I've been working at my house for the past few days trying to get things cleaned, sanded, and repainted. It's nasty work but it's coming along. The worst part has been a banister that I' ve been trying to clean for the past two days. It obviously hadn't been cleaned since...well never. It's taken a lot of scrubbing and a lot of chemicals. I've also managed to wear out two sponges on this banister. The layers of dirt and grease and grim on it was absolutley disgusting. I've had to scrape and scrub away at it in orderto get to the real wood. The stuff that I'm suppose to be working with, not all the gunk on top of it. I guess that's just another part of living in scripture. When Christ starts changing our hearts he has to clean away all the junk that's been building up over the years so he can can get to the meat and make a real change rather than just a quick surface change. It takes time and can be annoying but it's always a better result.

Yesterday (Sunday) we had a very interseting service. It started out with some praise and worshipand a normal scripture reading and all that, but rather than having an actual message we went quaker style. Rather than having something planned we all sat and listened for what God wanted us to do in that meeting. It was a stretch for some of the members in the congregation but no one was offended or seemed annoyed or nervous. Of course the nervousness may have been hidden by the ones that didn't speak, but then again the Holy Spirit doesn't always have to speak to every singel person, so we got through it wihtout any problems. I think it was definitley a step away from comfort and a little more towards revelatory sunday service's. Sound's like fun.

One of the words that was spoken to a lot of people was Phill Laeger's song "I'm in His Hands"
I'm(we're) in his hands
I'm (we're) in his hands
Whatever the future holds
I'm (we're) in His hands
The days I cannot see
Have all been planned for me
His way is best you see
I'm (we're) in His hands

It's always good to be reminded that God is in control plaaning out all ofoour steps for us and we will never slip through his fingers. Halleluyahweh.

10.03.2005

GOOD NEWS

Check this out nineteen women were rescued from a brothel in the UK. I think this falls under the setting the captives free category. Halleluyahweh!!!!!

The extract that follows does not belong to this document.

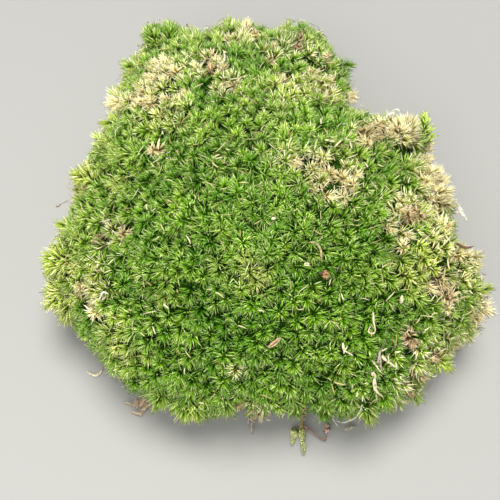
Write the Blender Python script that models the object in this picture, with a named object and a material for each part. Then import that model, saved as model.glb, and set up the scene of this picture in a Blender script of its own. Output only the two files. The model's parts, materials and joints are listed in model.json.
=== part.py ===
"""A clump of cushion moss, lifted whole and cut flat underneath, with the litter caught in it.

Metres, +Z up. The origin is on the ground under the middle of the clump: +X is its right side
and -Y its front. The moss is one body, because its shoots grew together from one mat. Stems,
straws, scales and seeds that only lie in it or beside it are bodies of their own.
"""
import math
import random

import bmesh
import bpy
import numpy as np
from mathutils import Matrix, Vector
from mathutils.bvhtree import BVHTree
from mathutils.geometry import delaunay_2d_cdt

MM = 0.001

# The cushion's envelope, which the tips of its shoots reach.
CROWN_HEIGHT = 60 * MM
BULGE_HEIGHT = 20 * MM  # the height at which the cushion is widest
BULGE_ALONG = 0.78  # the bulge's place on the way from the crown (0) to the cut foot (1)
FOOT_TUCK = 0.20  # how far the foot draws in under the bulge, as a share of its reach
FOOT_TURN = math.radians(60)  # how far the side turns under before the flat cut ends it
SIDE_FULLNESS = 0.85  # under 1, the side stands fuller than a circle's arc
TOP_FULLNESS = 0.75

# Reach of the bulge, in mm, by bearing from +X in degrees.
OUTLINE = (
    (0, 76), (14, 69), (26, 77), (35, 64),  # right lobe
    (43, 55), (50, 58), (57, 69),  # notch behind the right lobe
    (64, 80), (72, 90), (82, 92), (92, 91), (104, 94), (117, 100), (130, 94),  # back lobes
    (143, 81), (156, 75), (168, 78), (178, 77),  # left side
    (188, 82), (198, 90), (210, 88),  # left lobe
    (224, 87), (238, 88), (252, 84), (266, 82), (280, 82), (294, 92),  # front
    (308, 90), (321, 92), (334, 92), (347, 78),  # right front lobe
)

# Where the top swells or sinks: x, y, spread and rise, in mm.
LOBES = (
    (12, -34, 34, 5.0),  # front shoulder
    (-40, -46, 24, 3.0),  # left shoulder
    (-58, 30, 26, 2.5),  # left back
    (-34, 66, 22, 3.0),  # back left
    (8, 66, 20, 3.0),  # back right
    (62, 30, 22, 2.5),  # right lobe
    (66, -36, 22, 3.0),  # right front lobe
    (-66, -20, 20, -3.0),  # hollow behind the left lobe
    (36, 44, 16, -6.0),  # hollow that runs in from the notch
)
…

http://news.bbc.co.uk/1/hi/england/west_midlands/4296412.stm

Acts5:41 Your Thoughts

“So they went on their way from the presence of the council rejoicing that they had been considered worthy to suffer shame for his name” Acts 5:41

Peter and John were flogged for preaching the gospel. They were whipped. I’ve never been whipped but it’s not something I want to experience anytime soon. After enduring that they went out rejoicing that they had the privilege of enduring the shame of being flogged. I don’t remember the last time I started to rejoice because I was enduring hardship or I had to do something difficult for Christ. I’ve tried to make experiences fun but I don’t recall ever rejoicing. I really don’t remember ever seeing anyone rejoice after experiencing shame or being embarrassed. These guys did. They were flogged and it was meant to be embarrassing for them but they were happy, they were excited about it. How often do we shrink form an opportunity form fear of embarrassment? We don’t even attempt something because we’re afraid of what other people will think of us when we fail. Peter and John preached the gospel, suffered the consequences, that were supposed to be embarrassing and demeaning, and they rejoiced over it. They didn’t walk away hiding their faces or try to hide the pain. They probably showed their scars not caring what other people thought. Whatever it was that Peter and John had, I want. I want the ability to rejoice when I’m facing adversity or enduring pain. I want to thank God for the hard times in my life. I don’t want to fear what other people think if I screw something up. I want to be able to speak boldly about Christ to someone and not fear whatever questions they might have. Whether it was faith or unending joy or just ridiculousness, I want it. Shouldn’t we all want it though? Lets give the spirit of fear and embarrassment a good kick in the @$$. Suffering shame and enjoying it woo hoo!!!! Sounds like a party.

Hey Steve is this considered a revo devo ???